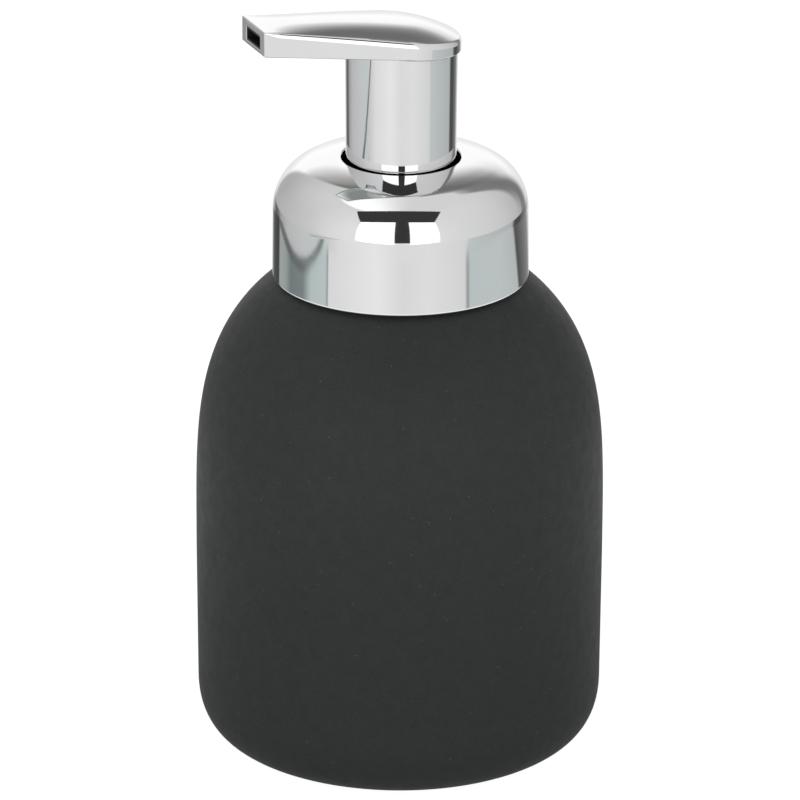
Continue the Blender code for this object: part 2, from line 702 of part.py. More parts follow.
def make_foam_duct(unit):
    """The tube round the foaming unit and the flat duct from it to the outlet."""
    tip_y = 0.4 - SPOUT_REACH
    passage_w = DUCT_W - 2 * DUCT_WALL
    duct = add_piece("foam_duct", unit, boss_mesh(BOSS_R, BOSS_Z, BOSS_RISE), BLACK)
    flat = box_mesh(DUCT_W, -3.0, tip_y, DUCT_LOW, DUCT_HIGH)
    bore = boss_mesh(BOSS_BORE_R, BOSS_Z - 1.0, BOSS_RISE - DUCT_WALL)
    passage = box_mesh(passage_w, -3.6, tip_y - 1.0, DUCT_LOW + DUCT_WALL, DUCT_HIGH - DUCT_WALL)
    add_boolean(duct, "UNION", make_cutter("duct_outer", unit, flat))
    add_boolean(duct, "DIFFERENCE", make_cutter("duct_bore", unit, bore))
    add_boolean(duct, "DIFFERENCE", make_cutter("duct_passage", unit, passage))


# ------------------------------------------------------------------- assembly

def main():
    clear_scene()
    bottle_unit = make_unit("bottle_unit", 0.0)
    pump_unit = make_unit("pump_unit", FLANGE_Z)
    collar_unit = make_unit("collar_unit", COLLAR_Z)
    piston_unit = make_unit("piston_unit", AIR_PISTON_Z)
    head_unit = make_unit("head_unit", HEAD_Z)

    make_bottle(bottle_unit)
    make_neck_insert(bottle_unit)

    make_collar_shell(collar_unit)
    make_screw_cap(collar_unit)

    make_neck_gasket(pump_unit)
    make_air_cylinder(pump_unit)
    make_cylinder_lid(pump_unit)
    make_dip_tube(pump_unit)
    make_spring_seat(pump_unit)
    make_return_spring(pump_unit)
    make_ball("inlet_ball", pump_unit, VALVE_Z)

    make_air_piston(piston_unit)
    make_air_valve(piston_unit)

    make_liquid_piston(head_unit)
    make_stem(head_unit)
    make_foaming_unit(head_unit)
    make_sleeve(head_unit)
    make_head_base(head_unit)
    make_head_cover(head_unit)
    make_foam_duct(head_unit)
    make_ball("outlet_ball", head_unit, OUTLET_VALVE_Z)


main()
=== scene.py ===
"""Looks of the foaming soap dispenser: fine meshes, materials, studio and camera.

Everything is in metres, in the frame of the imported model: +Z up, the origin on the axis at
the foot of the bottle, the spout pointing along -Y. Sizes are read from the frame's nodes or
are named values below. Every turned piece shares the Z axis.
"""
import json
import math

import bmesh
import bpy
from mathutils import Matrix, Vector

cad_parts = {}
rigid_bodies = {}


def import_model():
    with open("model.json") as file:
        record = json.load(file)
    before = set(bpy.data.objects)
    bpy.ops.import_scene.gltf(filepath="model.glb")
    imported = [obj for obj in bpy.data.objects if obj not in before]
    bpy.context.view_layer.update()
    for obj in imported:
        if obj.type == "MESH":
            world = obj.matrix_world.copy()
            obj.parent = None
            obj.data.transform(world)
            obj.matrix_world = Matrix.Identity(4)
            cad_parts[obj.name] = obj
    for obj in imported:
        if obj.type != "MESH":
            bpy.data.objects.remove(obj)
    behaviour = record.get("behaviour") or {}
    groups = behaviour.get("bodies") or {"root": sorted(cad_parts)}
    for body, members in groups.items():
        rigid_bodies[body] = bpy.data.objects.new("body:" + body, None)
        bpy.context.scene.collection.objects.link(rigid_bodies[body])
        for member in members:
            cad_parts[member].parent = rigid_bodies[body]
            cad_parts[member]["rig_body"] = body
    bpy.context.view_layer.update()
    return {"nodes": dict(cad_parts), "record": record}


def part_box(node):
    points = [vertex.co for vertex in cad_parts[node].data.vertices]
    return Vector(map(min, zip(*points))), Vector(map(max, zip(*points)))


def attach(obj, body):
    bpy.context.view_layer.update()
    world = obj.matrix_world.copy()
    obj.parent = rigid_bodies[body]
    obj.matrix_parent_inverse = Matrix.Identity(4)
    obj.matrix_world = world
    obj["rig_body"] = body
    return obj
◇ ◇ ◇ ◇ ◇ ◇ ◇
- _DIRECTIVE_: Using the data above, transcribe the lines that run from the line with "make_air_piston(piston_unit)" to the line with "record = json.load(file)", both ends kept, and output nothing else.

- _RESPONSE FOR THIS EXERCISE_:
    make_air_piston(piston_unit)
    make_air_valve(piston_unit)

    make_liquid_piston(head_unit)
    make_stem(head_unit)
    make_foaming_unit(head_unit)
    make_sleeve(head_unit)
    make_head_base(head_unit)
    make_head_cover(head_unit)
    make_foam_duct(head_unit)
    make_ball("outlet_ball", head_unit, OUTLET_VALVE_Z)


main()
=== scene.py ===
"""Looks of the foaming soap dispenser: fine meshes, materials, studio and camera.

Everything is in metres, in the frame of the imported model: +Z up, the origin on the axis at
the foot of the bottle, the spout pointing along -Y. Sizes are read from the frame's nodes or
are named values below. Every turned piece shares the Z axis.
"""
import json
import math

import bmesh
import bpy
from mathutils import Matrix, Vector

cad_parts = {}
rigid_bodies = {}


def import_model():
    with open("model.json") as file:
        record = json.load(file)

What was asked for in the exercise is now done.